React Considered Harmful - lupin_sansei
https://www.werkema.com/2020/05/18/react-considered-harmful/
======
testbot123
This is somewhat disingenuous. They give the simple example below:

    
    
      $(".fooButton").click(function() {
          $.ajax("/update-foos", { method: "POST" });
      });
    

and then give the "same" example the React treatment, which not only includes
third party libraries for fetching, but also managing fetch state, storing
data, and connecting to the store, which none of the above does.

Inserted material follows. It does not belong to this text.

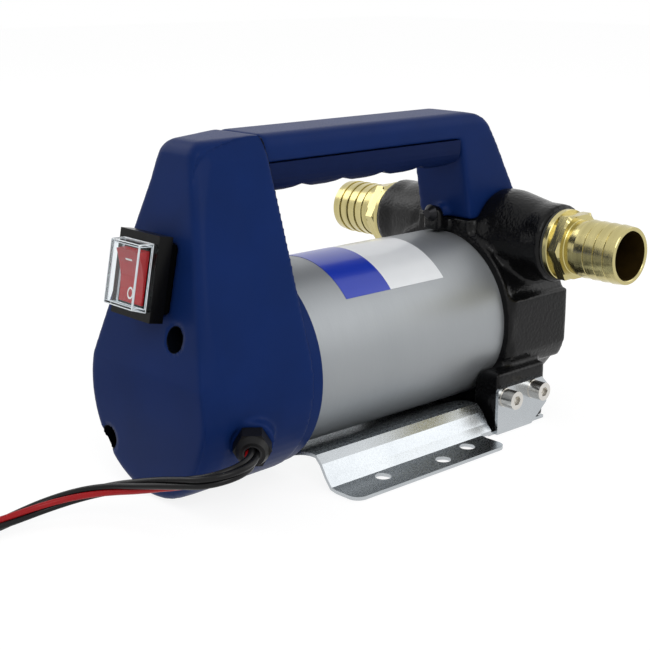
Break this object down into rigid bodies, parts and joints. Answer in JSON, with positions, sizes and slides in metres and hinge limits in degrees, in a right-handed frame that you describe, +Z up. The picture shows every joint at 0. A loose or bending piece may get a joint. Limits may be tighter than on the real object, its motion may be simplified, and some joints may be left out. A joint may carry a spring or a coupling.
{
  "type": "self-priming diesel transfer pump",
  "caption": "Portable vane pump on a direct-current motor, with a carrying handle, two hose tails, a pressed base plate, a rocker switch and battery leads with clips.",
  "frame": {"origin": "on the underside of the base plate, straight below the joint between the motor tube and the pump head", "axes": "+X along the motor axis towards the pump head, +Y towards the outlet hose tail, +Z up"},
  "size_m": [0.4069, 0.2527, 0.1435],
  "materials": {
    "steel_tube": "satin silver lacquer",
    "label_film": "printed film without text",
    "ferrite": "dark sintered",
    "cast_aluminium": "cast",
    "bearing_steel": "ground",
    "phenolic": "laminate",
    "carbon": "pressed carbon",
    "shaft_steel": "ground",
    "core_steel": "stacked laminations",
    "copper": "enamelled copper",
    "zinc_steel": "bright zinc plate",
    "black_iron": "semi-gloss black paint over iron casting",
    "seal_rubber": "matte",
    "sintered_steel": "sintered",
    "vane_plastic": "acetal",
    "brass": "machined",
    "blue_plastic": "fine grained",
    "black_plastic": "matte",
    "red_plastic": "smooth",
    "clear_plastic": "clear soft hood",
    "black_pvc": "smooth flexible insulation",
    "red_pvc": "smooth flexible insulation",
    "red_steel": "dipped",
    "black_steel": "dipped"
  },
  "bodies": {
    "housing": {"motor_tube": "steel_tube", "label": "label_film", "magnets": "ferrite", "end_bell": "cast_aluminium", "rear_bearing": "bearing_steel", "front_bearing": "bearing_steel", "brush_card": "phenolic", "brushes": "carbon", "through_bolts": "zinc_steel", "pump_head": "black_iron", "shaft_seal": "seal_rubber", "front_lid": "black_iron", "lid_seal": "seal_rubber", "lid_screws": "zinc_steel", "relief_spring": "bearing_steel", "relief_plug": "brass", "inlet_tail": "brass", "outlet_tail": "brass", "port_gaskets": "seal_rubber", "inlet_strainer": "bearing_steel", "base_plate": "zinc_steel", "ear_screws": "zinc_steel", "ear_washers": "zinc_steel", "handle_shell": "blue_plastic", "handle_grip": "blue_plastic", "handle_screws": "black_steel", "rear_cover": "blue_plastic", "cover_ring": "blue_plastic", "cover_screws": "zinc_steel", "switch_frame": "black_plastic", "switch_hood": "clear_plastic", "switch_tabs": "brass", "gland_body": "black_plastic", "gland_nut": "black_plastic", "gland_seal": "seal_rubber", "cable": "black_pvc", "cable_coil": "black_pvc", "cable_tie": "black_plastic", "lead_red": "red_pvc", "lead_black": "black_pvc", "clip_red_lower": "red_steel", "clip_black_lower": "black_steel", "clip_pins": "zinc_steel", "clip_spring_red": "bearing_steel", "clip_spring_black": "bearing_steel"},
    "rotor": {"armature_shaft": "shaft_steel", "armature_core": "core_steel", "armature_winding": "copper", "commutator": "copper", "pump_rotor": "sintered_steel", "drive_key": "shaft_steel"},
    "vane_1": {"vane_1": "vane_plastic"},
    "vane_2": {"vane_2": "vane_plastic"},
    "vane_3": {"vane_3": "vane_plastic"},
    "vane_4": {"vane_4": "vane_plastic"},
    "vane_5": {"vane_5": "vane_plastic"},
    "rocker": {"switch_rocker": "red_plastic"},
    "poppet": {"relief_poppet": "brass"},
    "clip_red_jaw": {"clip_red_upper": "red_steel"},
    "clip_black_jaw": {"clip_black_upper": "black_steel"}
  },
  "joints": [
    {"name": "rotor_spin", "type": "hinge", "parent": "housing", "child": "rotor", "pos_m": [0, 0, 0.047], "axis": [1, 0, 0], "continuous": true},
    {"name": "vane_1_slide", "type": "slide", "parent": "rotor", "child": "vane_1", "axis": [0, 0.7071, 0.7071], "range_m": [-0.0052, 0]},
    {"name": "vane_2_slide", "type": "slide", "parent": "rotor", "child": "vane_2", "axis": [0, -0.454, 0.891], "range_m": [-0.00165, 0]},
    {"name": "vane_3_slide", "type": "slide", "parent": "rotor", "child": "vane_3", "axis": [0, 0.9877, 0.1564], "range_m": [0, 0.0025]},
    {"name": "vane_4_slide", "type": "slide", "parent": "rotor", "child": "vane_4", "axis": [0, 0.1564, 0.9877], "range_m": [0, 0.00025]},
    {"name": "vane_5_slide", "type": "slide", "parent": "rotor", "child": "vane_5", "axis": [0, -0.891, 0.454], "range_m": [0, 0.00165]},
    {"name": "rocker_tilt", "type": "hinge", "parent": "housing", "child": "rocker", "pos_m": [-0.17207, 0, 0.09182], "axis": [0, 1, 0], "range_deg": [0, 22]},
    {"name": "relief_lift", "type": "slide", "parent": "housing", "child": "poppet", "axis": [1, 0, 0], "range_m": [0, 0.004], "stiffness_N_per_m": 3000, "springref_m": -0.004, "deforming": ["relief_spring"]},
    {"name": "clip_red_open", "type": "hinge", "parent": "housing", "child": "clip_red_jaw", "pos_m": [-0.264, 0.124, 0.0125], "axis": [1, 0, 0], "range_deg": [0, 20], "stiffness_Nm_per_rad": 0.8, "springref_deg": -28.65, "deforming": ["clip_spring_red"]},
    {"name": "clip_black_open", "type": "hinge", "parent": "housing", "child": "clip_black_jaw", "pos_m": [-0.24, 0.124, 0.0125], "axis": [1, 0, 0], "range_deg": [0, 20], "stiffness_Nm_per_rad": 0.8, "springref_deg": -28.65, "deforming": ["clip_spring_black"]}
  ]
}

A better version of React doing the above would be:

    
    
      export function FetchDataButton ({ ...buttonProps }) {
        const fetchData = useCallback(() => fetch('/update-foos', {method: 'POST'}), [])
        // prop drilling for this example only. don't do this normally.
        return <button {...buttonProps} onClick={fetchData} />
      }
    

which does exactly what the initial example does, additionally rendering the
actual button, built-in DOM reconciliation, a declarative API, built-in
reactivity (meaning you don't have to handle figuring out what gets updated in
response to new data), etc etc.

Yes, React introduces boilerplate but not as much as this post makes out, and
certainly not enough to warrant the "considered harmful" label.

> We — all of us — are not mature enough yet for abstractions like React.

Not quite. _You_ aren't ready because you haven't learned the basic concepts
enough to understand the problems that React is solving.